The next thing I knew, rapid-fire snaps from the silenced assault rifles filled the air, and the motel’s siding fell off in chunks. They’d decided if they couldn’t catch me, they’d kill me.
A familiar smell came to my nose and even under the deadly circumstances, I felt the need to pause and consider it. Gunpowder, the unmistakable scent of burnt nitrites and sulfur — but not the kind in fireworks, the kind in bullets. Still I couldn’t recall ever firing a gun.
Sunny’s hand was on my shoulder as dirt and grass leapt from the ground around us. A crimson light beam shown from the hole in the wall we’d created. It made a pencil-thin line that searched through the gun smoke then ended up on the center of my chest. They were using laser sights in the darkness. A fraction of a second later, two more red lasers beamed out from the opening.
Chapter 17
“Come on!” Sunny said, yanking me out of danger.

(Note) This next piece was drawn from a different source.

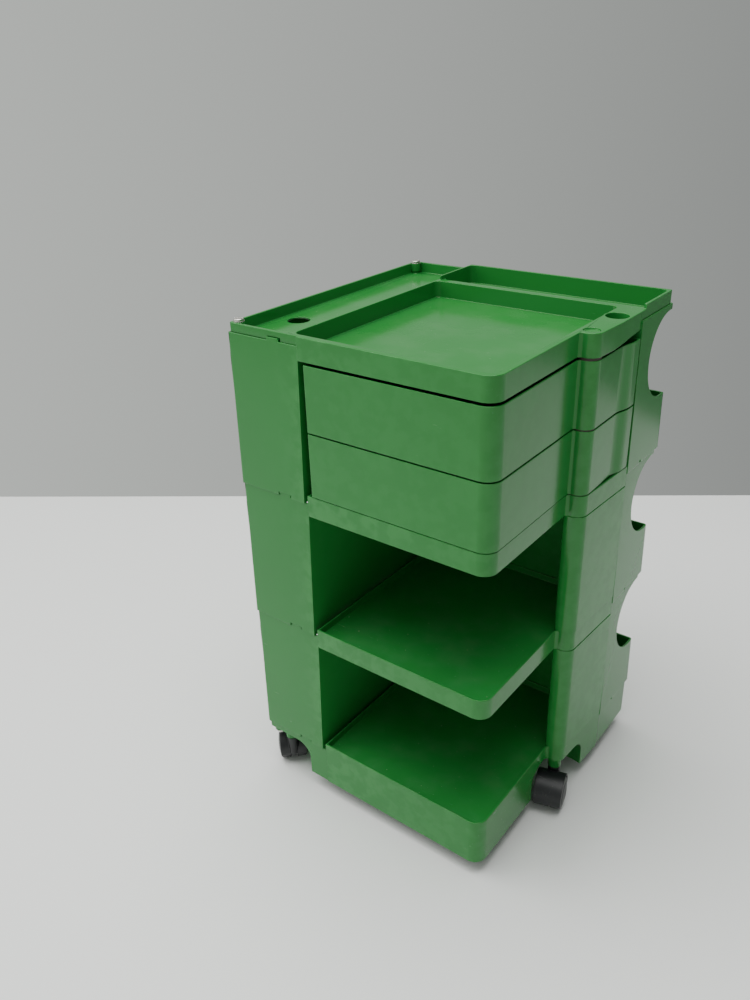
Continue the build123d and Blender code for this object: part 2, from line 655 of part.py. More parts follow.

A burst of shots whizzed by.
We broke for the trees and soon were running down the steep, wooded hill behind the motel. At first, I didn’t ask where she was leading me and simply followed her blindly. So far, I figured, it had worked — I’d followed my emotions, ignored everything else as lies, and somehow, stayed alive.
Fog had set in, and the air became heavy and moist. It lay like a thick, wet blanket on the side of the hill, getting denser the farther down we ran. On top of the naturally composted ground were patches of crusted-over snow, making footing unsure. Nevertheless, even on the steep descent, it did little to slow us down.
After nearly a half mile of dodging pine trees and stumbling down the slope in the dark, I finally panted out, “Where?” as I grabbed her hand.
She squeezed mine back, still running all out with the little Beretta in her other hand. “My car,” she said, breathing heavy. “About two more miles.”
It wasn’t a good time to ask more questions, but why would she park her car two and a half miles of rugged terrain from her motel — as if it really was her legally acquired motel room? I was sure to find out soon.
Seconds later, lights shot through the white mist from above us. The roar of helicopters drew nearer. Brilliantly glowing shafts of white descended the hill from behind us, giving life to the trees’ shadows that capered in a surreal and dizzying waltz of light and dark.
“Shit,” I said, losing hope we’d gotten away.
Sunny looked over her shoulder
toward the lights. “No time for that now. They’re not our choppers.”
“We have choppers?” I said more to myself than to Sunny, then slid on the slick forest floor. As I regained my balance on the run, I asked, “How can you see where you’re going?”
“Pure instinct,” she said, and in the next second she also slipped on the loose ground cover.
I was able to catch her and quickly pull her back on her feet. We raced on, this time with me leading, and something like a flashback shot through my mind. I didn’t know when or where, but I remembered running through the darkness, a helmet on my head and something heavy like a rifle in my hands. On my back, I’d had something much heavier, something like a large pack — no, a body.
The beating helicopter’s rotor wash pounded down on us from the treetops, and a searchlight blazed through, snatching me away from my reminiscence. Seconds later, a second and then a third chopper joined in, but still none of the intrusive beams caught us for more than an instant as we ducked limbs and dodged the small trees.
When we came to a dried up ravine our antagonists seemed to have lost us temporarily, their searchlights wagging through the woods to our left. I hesitated. Sunny let go of my hand and started into the ditch, going farther down hill.
“This way,” she said. “Only a little ways more.”